Question

If the longitudinal strain of a stretched wire is 0.2% and the Poisson's ratio of the material of the wire is 0.3, then the volume strain of the wire is

• A. \(0.12% \)
• B. \(0.08% \)
• C. \(0.14% \)
• D. \(0.26% \)

Hint:

For elasticity problems involving strain, remember these key relationships: Longitudinal strain: \(\epsilon_L = \Delta L / L\) Lateral strain: \(\epsilon_T = \Delta R / R\) (for radius/diameter) Poisson's ratio: \(\nu = -\epsilon_T / \epsilon_L\) Volume strain (for a cylinder): \(\epsilon_V = \epsilon_L + 2\epsilon_T = \epsilon_L(1 - 2\nu)\).
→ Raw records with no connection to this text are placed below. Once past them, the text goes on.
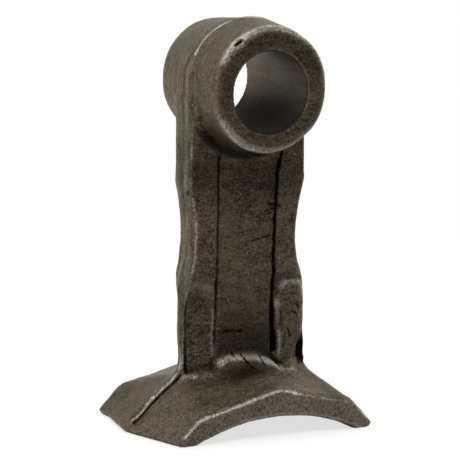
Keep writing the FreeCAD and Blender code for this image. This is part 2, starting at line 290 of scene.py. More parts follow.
def shapeBead(skin):
    # the bead fills the recess beside the panel, broad above and narrower below, with a deep gap beside it
    across, ahead, up = dieView(skin.points)
    ups = (-88, -86, -84, -82, -80, -77, -70, -62)
    middle = np.interp(up, ups, (14.0, 14.1, 14.4, 14.9, 15.4, 15.9, 15.9, 15.6))
    half = np.interp(up, ups, (3.9, 4.1, 4.5, 4.9, 5.3, 5.8, 6.0, 5.4))
    bulge = np.clip(1 - np.abs((across - middle) / half) ** 2.3, 0, 1) ** 0.5
    body = np.interp(up, (-88, -80, -66), (3.3, 3.4, 3.0)) * bulge
    lobe = 3.4 * np.clip(1 - ((across - 10.9) / 1.5) ** 2 - ((up + 72.8) / 5.0) ** 2, 0, 1) ** 0.5
    wall = 1.2 * hill(across - 18.7, 0.4) * ease(-82.0, -84.5, up)
    front = skin.points[:, 1] < 0
    gap = np.where(front, 1.5, 0.7) * ease(19.0, 20.4, across) * ease(-81.0, -86.0, up)
    wanted = dieForms["webDepth"] + np.maximum.reduce([body, lobe, wall]) - gap
    was = np.interp(up, (-65, -59), (dieForms["webDepth"], dieForms["flangeDepth"]))
    facing = (ahead < -1.2) & (np.abs(skin.normals[:, 1]) > 0.35)
    outer = np.where(front, 22.6, 20.2)
    zone = (ease(9.2, 9.7, across) * ease(outer, outer - 0.7, across) * ease(-89.5, -87.5, up)
            * ease(-61.0, -63.0, up) * facing)
    wanted = np.where(up > -64.5, np.maximum(wanted, was), wanted)
    depth = -ahead + (wanted + ahead) * zone
    skin.points[:, 1] = np.where(skin.points[:, 1] < 0, -depth, depth)


def shapeFootJoin(skin):
    # a rolled lip where the panel meets the foot, a hollow before it, and a welt under the eye
    across, ahead, up = dieView(skin.points)
    face = np.stack([across, up], 1)
    rough = Grain(18)
    near = ease(-14.5, -9.5, ahead) * (ahead < -2.2)
    lip = 0.85 * hill(nearLine(face, dieForms["lip"])[0], 1.0) * near * between(-10.8, 9.6, 0.8, across)
    edge = (0.65 * hill(nearLine(face, dieForms["webLip"])[0], 0.7) * near
            * (0.9 + 0.6 * rough.at(skin.points, 2.2)))
    x, y, z = skin.points.T
    before = ease(0.5, -0.5, np.where(x < 0, y, -y))
    crest = ((0.8 * before - 0.15) * between(-38, -22, 3, -np.abs(across)) * hill(y, 7.0)
             * (skin.normals[:, 2] > 0.3))
    crest = (crest - 0.3 * between(-31, -20, 2, np.where(y > 0, x, -x)) * ease(6, 18, np.abs(y))
             * (skin.normals[:, 2] > 0.3) * (z < -86))
    hollow = 0.95 * hill(across + 1.0, 7.5) * hill(ahead + 12.0, 3.6) * (skin.normals[:, 2] > 0.4) * (z < -80)
    welt = 0.45 * hill(nearLine(face, dieForms["welt"])[0], 1.3) * (ahead < -4)
    skin.push(lip + edge - hollow + welt - crest)


def sideBand(skin):
    # the shank's edge runs on up the sides of the eye
    x, y, z = skin.points.T
    band = between(-5.0, 5.0, 0.5, y) * between(-4, 10, 3, z) * ease(16, 17.5, np.abs(x))
    skin.points[:, 0] += np.sign(x) * 0.5 * band


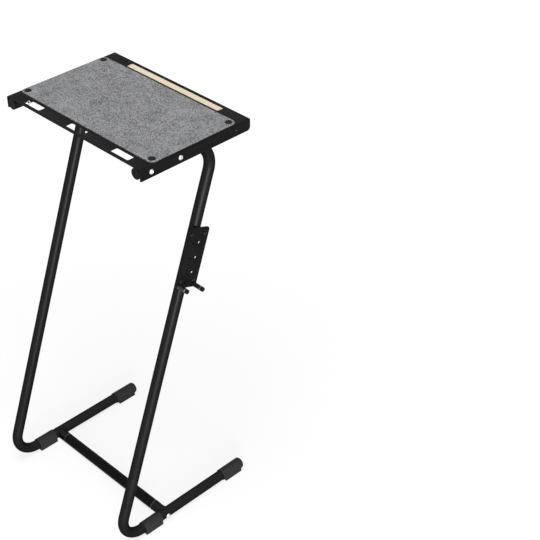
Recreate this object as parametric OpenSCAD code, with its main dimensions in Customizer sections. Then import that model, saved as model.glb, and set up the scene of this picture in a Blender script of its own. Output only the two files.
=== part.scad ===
// Stand-up desk for an indoor bike trainer: a folded sheet top on two Z-bent tube frames.
// Z is up and the floor is z = 0. X runs along the tabletop and +Y points to the rider.
// The origin is on the floor, midway between the frames and midway along the four feet.

/* [Tabletop] */
// Width of the tabletop over its side flanges
top_w = 500; // [440:1:600]
// Depth of the tabletop, from its plain edge to its nose
top_d = 342; // [320:1:400]
// Height of the tabletop's upper face above the floor
top_h = 1113; // [950:1:1250]
// Distance of the plain edge from the origin, away from the rider
top_setback = 118.5; // [100:0.5:140]
// Thickness of the folded sheet
sheet_t = 2.5; // [1.5:0.1:3]
// Height of the side flanges, upper face included
flange_h = 31.5; // [30:0.5:45]
// Inner radius of the folds along the side flanges
fold_r = 0.5; // [0.3:0.1:2]
// Inner radius of the fold along the nose
nose_r = 6.5; // [3:0.5:7]
// Height of the nose's face, upper face included
nose_h = 25.5; // [20:0.5:30]
// Radius of the side flanges' lower corner at the nose
flange_far_r = 9.5; // [2:0.5:10]
// Radius of the side flanges' lower corner at the plain edge
flange_near_r = 2; // [1:0.5:8]

/* [Slots] */
// Length of each strap slot
slot_l = 62; // [40:1:80]
// Width of each strap slot
slot_w = 20.5; // [12:0.5:26]
// Corner radius of the strap slots
slot_r = 4; // [2:0.5:6]
// Distance between the strap slots' centres
slot_pitch = 165; // [120:1:180]
// Number of strap slots
slot_count = 3; // [1:1:3]
// Distance from the plain edge to the strap slots
slot_edge = 9.5; // [6:0.5:14]
// Length of the device slot
device_slot_l = 340; // [200:1:400]
// Width of the device slot
device_slot_w = 21; // [14:0.5:26]
// Corner radius of the device slot
device_slot_r = 5; // [2:0.5:7]
// Distance from the nose to the device slot
device_slot_edge = 10; // [9.5:0.5:16]

/* [Wood bar] */
// Width of the wood bar, along the tabletop's depth
bar_w = 54; // [48:1:64]
// Thickness of the wood bar
bar_t = 26; // [22:1:30]
// Tilt of the groove's floor, which is the lean of the device
rest_angle = 18; // [8:1:25]
// Clearance between the wood bar's ends and the side flanges
bar_fit = 0.2; // [0.1:0.1:1]
// Distance of the bar screws from the bar's edge away from the rider
bar_screw_inset = 17; // [10:1:24]
// Head diameter of the bar screws
bar_screw_head_d = 5; // [5:0.5:9]
// Head height of the bar screws
bar_screw_head_h = 2; // [1.5:0.5:4]
// Flats of the hex socket in the bar screws
bar_screw_hex = 2; // [1.5:0.5:2.5]
// Shank diameter of the bar screws
bar_screw_d = 3.5; // [2.5:0.5:4.5]
// Length of the bar screws under their heads
bar_screw_l = 25; // [15:1:40]
// Clearance of the bar screws in the side flanges
bar_screw_fit = 0.2; // [0.1:0.1:0.5]

/* [Felt mat] */
// Margin between the felt mat and the sides of the tabletop
mat_side = 4; // [2:0.5:30]
// Distance from the felt mat to the nose
mat_nose_edge = 39.5; // [34:0.5:60]
// Thickness of the felt mat
mat_t = 3; // [2:0.5:6]
// Corner radius of the felt mat
mat_r = 13; // [4:1:30]
// Distance from the plain edge to the felt mat
mat_edge = 37; // [31:0.5:40]
// Diameter of the studs that hold the felt mat
stud_d = 18; // [12:1:24]
// Distance of the studs' centres from the mat's edges
stud_inset = 14; // [13:0.5:30]
// Height of the studs above the mat
stud_proud = 0.4; // [0.2:0.1:2]
// Edge chamfer of the studs
stud_chamfer = 0.6; // [0.2:0.1:1]
// Clearance between a stud and its hole in the mat
stud_fit = 0.2; // [0.1:0.1:1]

/* [Tube frames] */
// Outer diameter of all the tubes
tube_d = 28.6; // [24:0.1:30]
// Wall thickness of all the tubes
tube_wall = 1.5; // [1:0.1:3]
// Bend radius on the tubes' centre line
bend_r = 60; // [50:1:70]
// Lean of the uprights towards the rider, in degrees from vertical
lean = 20.1; // [15:0.1:24]
// Distance from the origin to the corner of the upright's and the runner's centre lines
heel_reach = 264; // [250:1:280]
// Gap between the top bars and the side flanges, filled by the spacers
flange_gap = 1.1; // [0.8:0.1:4]
// Thickness of the top bar plugs' rims
plug_t = 2; // [1:0.5:5]
// Depth of the top bar plugs inside the tube
plug_l = 14; // [8:1:30]
// Clearance of plugs and sleeves on the tubes
tube_fit = 0.1; // [0.05:0.05:0.3]

/* [Crossbar] */
// Distance of the crossbar from the origin, away from the rider
crossbar_setback = 97.5; // [60:0.5:100]
// Length of the stub welded to each runner
stub_l = 27; // [15:1:60]
// Thickness of the rings between the stubs and the crossbar
ring_t = 1.6; // [1:0.2:5]
// Amount by which the rings stand out of the tube
ring_proud = 0.3; // [0.1:0.1:1.5]
// Length of the threaded insert in each end of the crossbar
insert_l = 22; // [12:1:60]

/* [Feet] */
// Length of the stance, over the flat soles of the feet
stance_l = 350; // [345:1:380]
// Length of each flat sole
sole_l = 58; // [30:1:62]
// Thickness of the rubber round the tube
foot_t = 2; // [1.5:0.5:6]
// Length of the toe cap's collar beyond its sole
toe_collar = 6.5; // [2:0.5:20]
// Length of the toe cap's closed end beyond its sole
toe_tip = 11; // [8:0.5:20]
// Edge radius of the toe cap's closed end
toe_tip_r = 7; // [3:0.5:8]
// Thickness of the toe cap's closed end
toe_wall = 4; // [3:0.5:6]

/* [Bolts] */
// Thread diameter of the frame bolts
bolt_d = 8; // [6:1:9]
// Head diameter of the frame bolts
bolt_head_d = 13; // [12:0.5:18]
// Head height of the frame bolts
bolt_head_h = 4.4; // [3:0.1:6]
// Flats of the hex socket in the frame bolts
bolt_hex = 5; // [3:0.5:6]
// Clearance of the frame bolts in their holes
bolt_fit = 0.25; // [0.1:0.05:0.5]
// Distance of the first flange bolt from the plain edge
bolt_first = 32.5; // [25:0.5:50]
// Distance between the two flange bolts of one side
bolt_pitch = 88; // [60:0.5:110]
// Flats of the nuts on the flange bolts
nut_hex = 13; // [11:0.5:17]
// Height of the nuts on the flange bolts
nut_h = 8; // [5:0.5:10]
// Outer diameter of the washers under the nuts
washer_d = 16; // [15.5:0.5:20]
// Thickness of the washers under the nuts
washer_t = 1.6; // [1:0.2:3]
// Length of the flange bolts beyond their nuts
bolt_tip = 3.5; // [1:0.5:6]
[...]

This formula is derived from the fractional change in volume of a cylinder.

Answer 1

The Correct Option is B

Step 1: Identify the given parameters.
Longitudinal strain, \(\epsilon_L = 0.2\%\)
Poisson's ratio, \(\nu = 0.3\)
Convert the percentage longitudinal strain to a decimal:
\(\epsilon_L = \frac{0.2}{100} = 0.002\)
Step 2: Recall the definitions and relationships of strains.
Longitudinal strain (\(\epsilon_L\)): The fractional change in length, \(\epsilon_L = \frac{\Delta L}{L}\).
Lateral strain (\(\epsilon_T\)): The fractional change in radius (or diameter), \(\epsilon_T = \frac{\Delta R}{R}\).
Poisson's ratio (\(\nu\)): The ratio of lateral strain to longitudinal strain (magnitude), \(\nu = \left|\frac{\text{lateral strain}}{\text{longitudinal strain}}\right| = \left|\frac{\epsilon_T}{\epsilon_L}\right|\).
Since stretching a wire longitudinally causes it to contract laterally, \(\epsilon_T\) will have the opposite sign to \(\epsilon_L\). Thus, \(\epsilon_T = -\nu \epsilon_L\).
Volume strain (\(\epsilon_V\)): The fractional change in volume. For a cylindrical wire with volume \(V = \pi R^2 L\), the volume strain is given by: \[ \epsilon_V = \frac{\Delta V}{V} = \frac{\Delta L}{L} + 2\frac{\Delta R}{R} = \epsilon_L + 2\epsilon_T \] Step 3: Calculate the volume strain.
Substitute the expression for \(\epsilon_T\) into the volume strain formula: \[ \epsilon_V = \epsilon_L + 2(-\nu \epsilon_L) \] \[ \epsilon_V = \epsilon_L (1 - 2\nu) \] Now, substitute the given numerical values for \(\epsilon_L\) and \(\nu\): \[ \epsilon_V = 0.002 (1 - 2 \times 0.3) \] \[ \epsilon_V = 0.002 (1 - 0.6) \] \[ \epsilon_V = 0.002 (0.4) \] \[ \epsilon_V = 0.0008 \] To express the volume strain as a percentage, multiply by 100%: \[ \epsilon_V = 0.0008 \times 100\% = 0.08\% \] The final answer is \( \boxed{0.08\%} \).